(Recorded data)
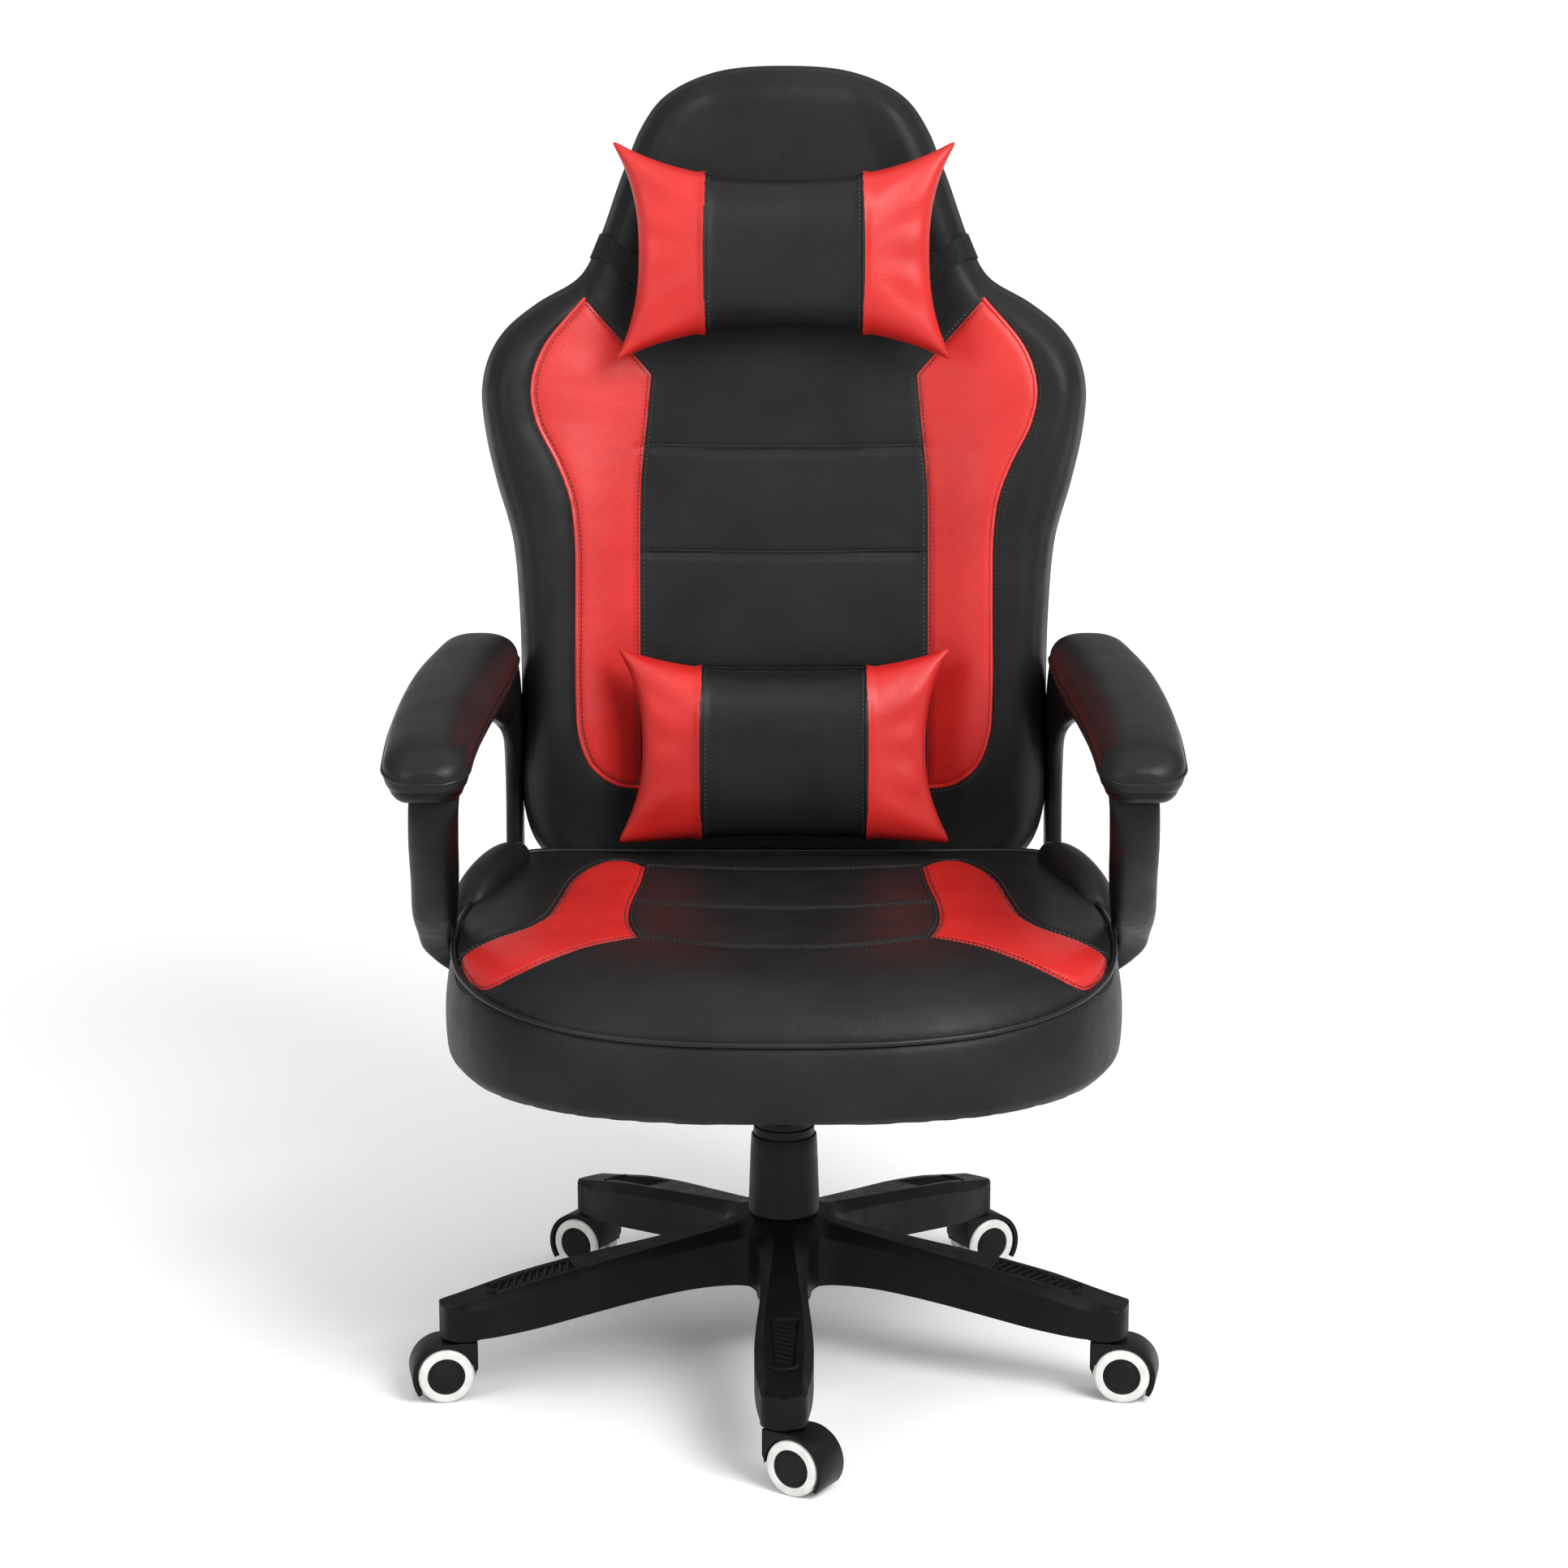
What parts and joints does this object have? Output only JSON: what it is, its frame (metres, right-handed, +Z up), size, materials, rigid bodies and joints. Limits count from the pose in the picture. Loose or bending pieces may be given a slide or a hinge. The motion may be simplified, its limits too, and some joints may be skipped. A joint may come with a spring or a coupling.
{
  "type": "gaming chair",
  "caption": "High-back gaming chair in black and red leatherette, with loop arms, head and lumbar pillows, gas lift, tilt mechanism and a star base on twin-wheel casters.",
  "frame": {"origin": "on the floor, on the axis of the column, under the middle of the bounding box", "axes": "+Z up; the sitter faces -Y; +X is the sitter's left"},
  "size_m": [0.6708, 0.6829, 1.1462],
  "materials": {
    "black_leather": "satin",
    "red_leather": "satin",
    "black_plastic": "satin",
    "pale_tread": "satin",
    "bright_steel": "satin",
    "black_steel": "satin",
    "plywood": "matte",
    "elastic": "matte"
  },
  "bodies": {
    "base": {"base_star": "black_plastic", "gas_outer_tube": "black_steel", "guide_bush": "black_plastic", "thrust_bearing": "bright_steel", "cover_lower": "black_plastic"},
    "gas_core": {"gas_piston_rod": "bright_steel"},
    "lift": {"gas_cylinder": "bright_steel", "cover_upper": "black_plastic", "tilt_housing": "black_steel", "tilt_pin": "bright_steel", "tension_spring": "bright_steel"},
    "cover_stage": {"cover_middle": "black_plastic"},
    "release": {"release_pin": "bright_steel"},
    "lever": {"height_lever": "bright_steel", "lever_handle": "black_plastic"},
    "knob": {"tension_knob": "black_plastic"},
    "seat": {"seat_plate": "black_steel", "seat_board": "plywood", "seat_cushion": "black_leather", "seat_bolster_left": "black_leather", "seat_bolster_right": "black_leather", "seat_bolt_left": "bright_steel", "seat_bolt_right": "bright_steel", "back_cushion": "black_leather", "back_board": "plywood", "back_cover": "black_leather", "back_bolt_left": "bright_steel", "back_bolt_right": "bright_steel", "arm_frame_left": "black_plastic", "arm_frame_right": "black_plastic", "arm_pad_left": "black_leather", "arm_pad_right": "black_leather"},
    "head_rest": {"head_pillow": "red_leather", "head_strap": "elastic"},
    "lumbar_rest": {"lumbar_pillow": "red_leather"},
    "caster_1": {"caster_1_hood": "black_plastic", "caster_1_stem": "bright_steel", "caster_1_axle": "bright_steel"},
    "caster_1_left": {"caster_1_wheel_left": "pale_tread"},
    "caster_1_right": {"caster_1_wheel_right": "pale_tread"},
    "caster_2": {"caster_2_hood": "black_plastic", "caster_2_stem": "bright_steel", "caster_2_axle": "bright_steel"},
    "caster_2_left": {"caster_2_wheel_left": "pale_tread"},
    "caster_2_right": {"caster_2_wheel_right": "pale_tread"},
    "caster_3": {"caster_3_hood": "black_plastic", "caster_3_stem": "bright_steel", "caster_3_axle": "bright_steel"},
    "caster_3_left": {"caster_3_wheel_left": "pale_tread"},
    "caster_3_right": {"caster_3_wheel_right": "pale_tread"},
    "caster_4": {"caster_4_hood": "black_plastic", "caster_4_stem": "bright_steel", "caster_4_axle": "bright_steel"},
    "caster_4_left": {"caster_4_wheel_left": "pale_tread"},
    "caster_4_right": {"caster_4_wheel_right": "pale_tread"},
    "caster_5": {"caster_5_hood": "black_plastic", "caster_5_stem": "bright_steel", "caster_5_axle": "bright_steel"},
    "caster_5_left": {"caster_5_wheel_left": "pale_tread"},
    "caster_5_right": {"caster_5_wheel_right": "pale_tread"}
  },
  "joints": [
    {"name": "seat_swivel", "type": "hinge", "parent": "base", "child": "gas_core", "pos_m": [0, 0, 0.07], "axis": [0, 0, 1], "continuous": true},
    {"name": "gas_lift", "type": "slide", "parent": "gas_core", "child": "lift", "axis": [0, 0, 1], "range_m": [0, 0.08]},
    {"name": "cover_stage_slide", "type": "slide", "parent": "base", "child": "cover_stage", "axis": [0, 0, 1], "range_m": [0, 0.04]},
    {"name": "height_lever_lift", "type": "hinge", "parent": "lift", "child": "lever", "pos_m": [-0.044, -0.065, 0.288], "axis": [0, 1, 0], "range_deg": [0, 3.5], "stiffness_Nm_per_rad": 2, "springref_deg": -2.86},
    {"name": "release_pin_press", "type": "slide", "parent": "lift", "child": "release", "axis": [0, 0, 1], "range_m": [-0.0027, 0]},
    {"name": "tension_knob_turn", "type": "hinge", "parent": "lift", "child": "knob", "pos_m": [0, -0.048, 0.25], "axis": [0, 0, 1], "range_deg": [0, 1440]},
    {"name": "seat_tilt", "type": "hinge", "parent": "lift", "child": "seat", "pos_m": [0, -0.085, 0.296], "axis": [-1, 0, 0], "range_deg": [0, 12], "stiffness_Nm_per_rad": 200, "springref_deg": -20.05, "deforming": ["tension_spring"]},
    {"name": "head_pillow_slide", "type": "slide", "parent": "seat", "child": "head_rest", "axis": [0, 0.1305, 0.9914], "range_m": [0, 0.03]},
    {"name": "lumbar_pillow_slide", "type": "slide", "parent": "seat", "child": "lumbar_rest", "axis": [0, 0.1305, 0.9914], "range_m": [0, 0.08]},
    {"name": "caster_1_swivel", "type": "hinge", "parent": "base", "child": "caster_1", "pos_m": [0, -0.3, 0.056], "axis": [0, 0, 1], "continuous": true},
    {"name": "caster_1_left_roll", "type": "hinge", "parent": "caster_1", "child": "caster_1_left", "pos_m": [0.01527, -0.30954, 0.025], "axis": [0.5299, 0.848, 0], "continuous": true},
    {"name": "caster_1_right_roll", "type": "hinge", "parent": "caster_1", "child": "caster_1_right", "pos_m": [0.01527, -0.30954, 0.025], "axis": [0.5299, 0.848, 0], "continuous": true},
    {"name": "caster_2_swivel", "type": "hinge", "parent": "base", "child": "caster_2", "pos_m": [0.28532, -0.0927, 0.056], "axis": [0, 0, 1], "continuous": true},
    {"name": "caster_2_left_roll", "type": "hinge", "parent": "caster_2", "child": "caster_2_left", "pos_m": [0.30304, -0.09583, 0.025], "axis": [0.1736, 0.9848, 0], "continuous": true},
    {"name": "caster_2_right_roll", "type": "hinge", "parent": "caster_2", "child": "caster_2_right", "pos_m": [0.30304, -0.09583, 0.025], "axis": [0.1736, 0.9848, 0], "continuous": true},
    {"name": "caster_3_swivel", "type": "hinge", "parent": "base", "child": "caster_3", "pos_m": [0.17634, 0.24271, 0.056], "axis": [0, 0, 1], "continuous": true},
    {"name": "caster_3_left_roll", "type": "hinge", "parent": "caster_3", "child": "caster_3_left", "pos_m": [0.19192, 0.25171, 0.025], "axis": [-0.5, 0.866, 0], "continuous": true},
    {"name": "caster_3_right_roll", "type": "hinge", "parent": "caster_3", "child": "caster_3_right", "pos_m": [0.19192, 0.25171, 0.025], "axis": [-0.5, 0.866, 0], "continuous": true},
    {"name": "caster_4_swivel", "type": "hinge", "parent": "base", "child": "caster_4", "pos_m": [-0.17634, 0.24271, 0.056], "axis": [0, 0, 1], "continuous": true},
    {"name": "caster_4_left_roll", "type": "hinge", "parent": "caster_4", "child": "caster_4_left", "pos_m": [-0.19192, 0.25171, 0.025], "axis": [-0.5, -0.866, 0], "continuous": true},
    {"name": "caster_4_right_roll", "type": "hinge", "parent": "caster_4", "child": "caster_4_right", "pos_m": [-0.19192, 0.25171, 0.025], "axis": [-0.5, -0.866, 0], "continuous": true},
    {"name": "caster_5_swivel", "type": "hinge", "parent": "base", "child": "caster_5", "pos_m": [-0.28532, -0.0927, 0.056], "axis": [0, 0, 1], "continuous": true},
    {"name": "caster_5_left_roll", "type": "hinge", "parent": "caster_5", "child": "caster_5_left", "pos_m": [-0.30304, -0.09583, 0.025], "axis": [0.1736, -0.9848, 0], "continuous": true},
    {"name": "caster_5_right_roll", "type": "hinge", "parent": "caster_5", "child": "caster_5_right", "pos_m": [-0.30304, -0.09583, 0.025], "axis": [0.1736, -0.9848, 0], "continuous": true}
  ],
  "couplings": [
    {"joint": "cover_stage_slide", "follows": "gas_lift", "ratio": 0.5},
    {"joint": "release_pin_press", "follows": "height_lever_lift", "m_per_rad": -0.044}
  ]
}
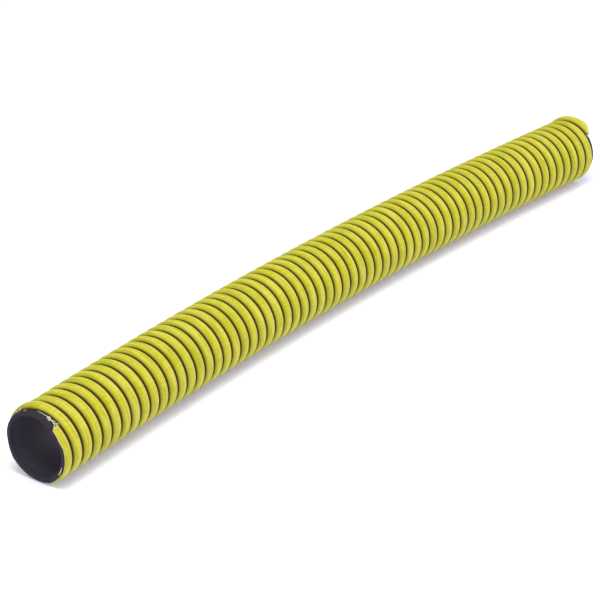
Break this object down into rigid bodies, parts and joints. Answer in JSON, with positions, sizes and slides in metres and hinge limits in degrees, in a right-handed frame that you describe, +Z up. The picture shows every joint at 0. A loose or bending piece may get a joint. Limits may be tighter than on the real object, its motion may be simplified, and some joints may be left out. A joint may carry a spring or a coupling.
{
  "type": "helix-ribbed suction hose",
  "caption": "Bare length of flexible suction hose: black rubber wall with a smooth bore and one rigid yellow helix wound round the outside, bowed slightly, cut square at both ends.",
  "frame": {"origin": "middle of the base of the hose's outline, on the surface that the hose lies on", "axes": "+X along the hose from the near end to the far end, +Z up; the hose bows towards +Y in the horizontal plane"},
  "size_m": [0.7259, 0.0783, 0.062],
  "materials": {
    "liner_rubber": "smooth satin black rubber",
    "web_rubber": "matt black rubber",
    "helix_plastic": "satin sulphur-yellow polyethylene"
  },
  "bodies": {
    "root": {"inner_tube": "liner_rubber", "rubber_web": "web_rubber", "helix": "helix_plastic"}
  },
  "joints": []
}
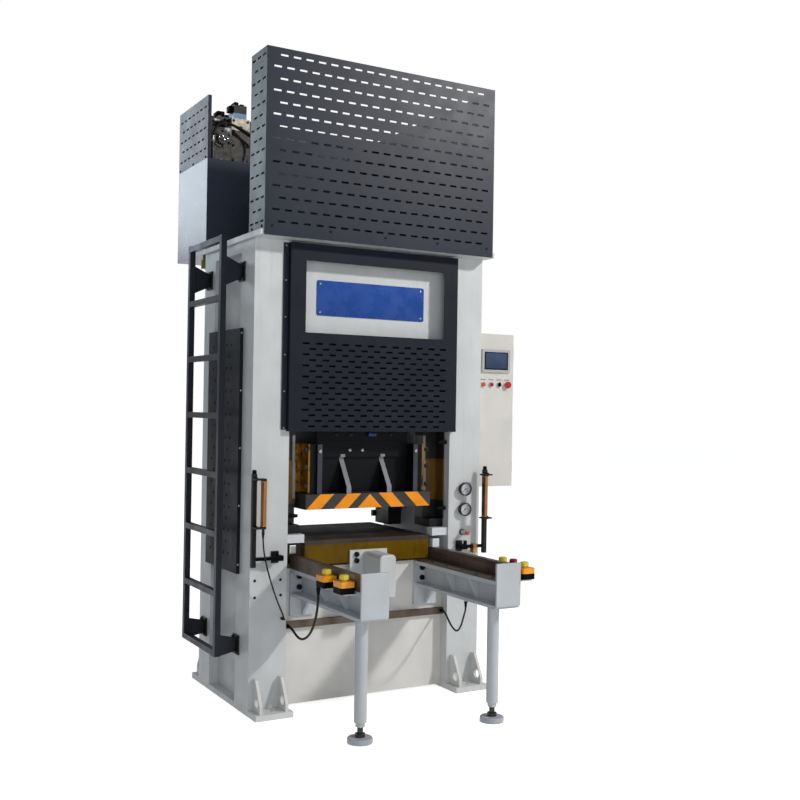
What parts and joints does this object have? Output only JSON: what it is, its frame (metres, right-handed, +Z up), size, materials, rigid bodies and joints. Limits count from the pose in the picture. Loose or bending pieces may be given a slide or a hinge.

__Goal__. With the line containing "Break this object" as the first and the last line of the records as the final one, print exactly the lines in that span.

__Solution for this exercise__.
Break this object down into rigid bodies, parts and joints. Answer in JSON, with positions, sizes and slides in metres and hinge limits in degrees, in a right-handed frame that you describe, +Z up. The picture shows every joint at 0. A loose or bending piece may get a joint. Limits may be tighter than on the real object, its motion may be simplified, and some joints may be left out. A joint may carry a spring or a coupling.
{
  "type": "helix-ribbed suction hose",
  "caption": "Bare length of flexible suction hose: black rubber wall with a smooth bore and one rigid yellow helix wound round the outside, bowed slightly, cut square at both ends.",
  "frame": {"origin": "middle of the base of the hose's outline, on the surface that the hose lies on", "axes": "+X along the hose from the near end to the far end, +Z up; the hose bows towards +Y in the horizontal plane"},
  "size_m": [0.7259, 0.0783, 0.062],
  "materials": {
    "liner_rubber": "smooth satin black rubber",
    "web_rubber": "matt black rubber",
    "helix_plastic": "satin sulphur-yellow polyethylene"
  },
  "bodies": {
    "root": {"inner_tube": "liner_rubber", "rubber_web": "web_rubber", "helix": "helix_plastic"}
  },
  "joints": []
}
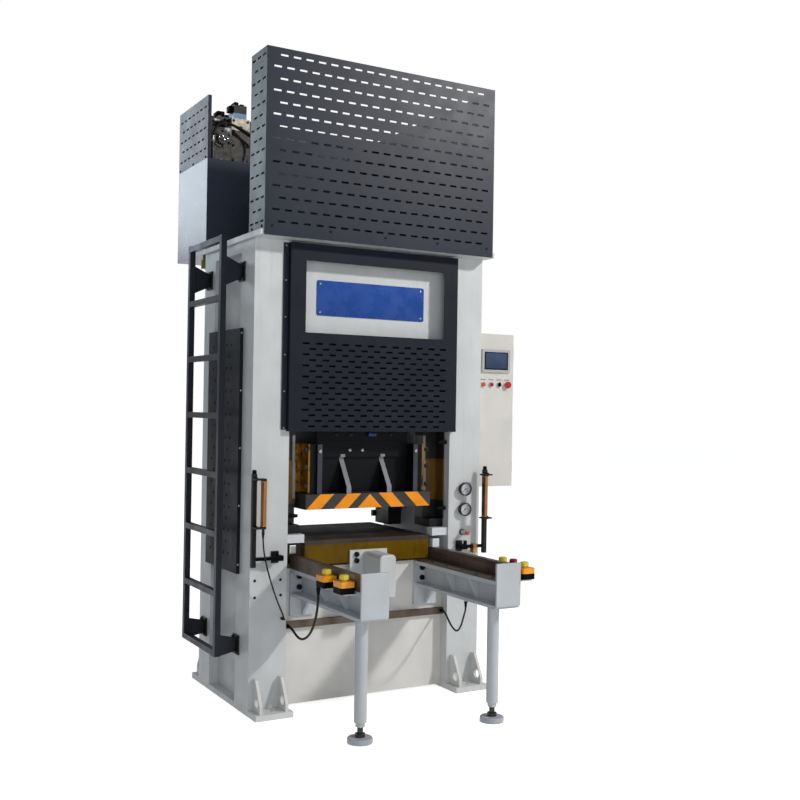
What parts and joints does this object have? Output only JSON: what it is, its frame (metres, right-handed, +Z up), size, materials, rigid bodies and joints. Limits count from the pose in the picture. Loose or bending pieces may be given a slide or a hinge.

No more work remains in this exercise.